ECONOMY

Scrapping shakeup

Scrapping of ships may enter a new era, as the workings in this market tend toward forcing shipowners to pay for the process themselves, instead of receiving money per ton of melted steel. The sector is getting added attention due to the compulsory withdrawal of the existing tanker fleet which is single-hulled or aged over 25 years. To date most of the world’s scrapping is concentrated in ports of Asia, such as Bangladesh, India and China, as they offer higher prices per ton of melted steel. For instance, a ship was recently sold to a Bangladeshi scrapyard for $430 per ton. Now this may be about to change, as Lloyd’s Register recently referred to a European Commission initiative to transfer the scrapping process to EU countries. A proposal tabled favors the obligatory withdrawal and scrapping in the EU, as Asian scrapyards do not adhere to the rules of security and environmental protection.
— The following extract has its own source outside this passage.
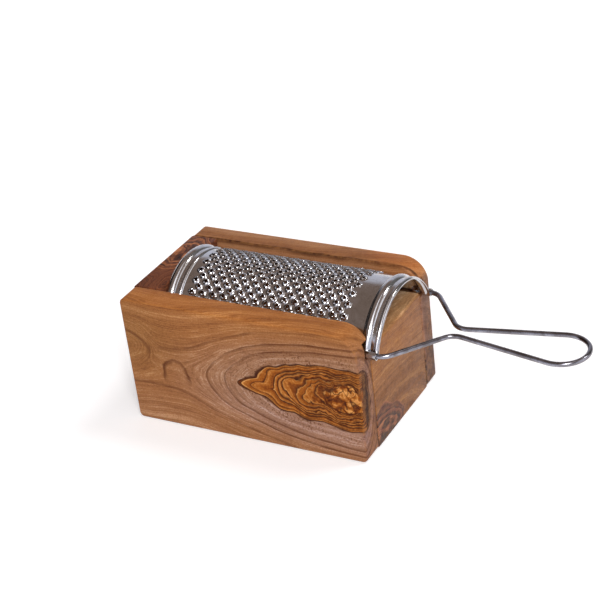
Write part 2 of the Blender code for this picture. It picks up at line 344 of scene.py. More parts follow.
def makeBurl():
    # a burl: nested wavy layers, each pale inside its thin dark line, round a blotchy heart
    takes = newGroup("burl", Position=(0, 0, 0), Distance=1, Slope=0.05, Lines=10, WavesMm=5,
                     Heart=0.4, Seed=0)
    shifted = shiftedBySeed(takes, "Y", 23)
    broadWave = minus(noise(shifted, 0.11, 0), 0.5)
    smallWave = minus(noise(shifted, 0.30, 1), 0.5)
    # the outline is calm and the middle wild
    wildness = stretch(takes["Distance"], 0.2, 1, 1, 0, smooth=False)
    smallShare = plus(times(wildness, 0.60), 0.09)
    wave = plus(broadWave, times(smallWave, smallShare))
    gain = plus(times(wildness, 1.1), 0.5)
    wave = times(times(wave, takes["WavesMm"]), gain)
    reach = plus(takes["Distance"], times(wave, takes["Slope"]))

    count = times(reach, takes["Lines"])
    unevenness = lineNoise(times(count, 0.6), 1)
    uneven = plus(count, times(unevenness, 1.6))
    inLayer = maths("FRACT", uneven)
    toLine = maths("MINIMUM", inLayer, minus(1, inLayer))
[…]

Still, the adoption of this proposal is far from certain yet and it is not clear whether it concerns EU-based companies or EU-flag companies. If this goes ahead, shipowners will suffer significant losses due to the high difference in prices being offered by Asian and EU scrapyards. Lloyd’s Register experts suggest that the cost would reach $90 billion from the difference in rates alone. Yet other analysts point out that this may be be just meant to apply pressure on Asian governments to modernize their scrapping facilities and protect the environment. Tim Wilkins, the president of Intertanko (the international tanker owners association) said it is likely that in the near future shipowners will have to pay themselves for the scrapping of their vessels. The effects of scrapping on the environment increasingly concern the international shipping community: The International Maritime Organization and the International Labor Organization have started discussing the adoption of a binding set of rules on scrapping that are expected to increase significantly the cost of the process.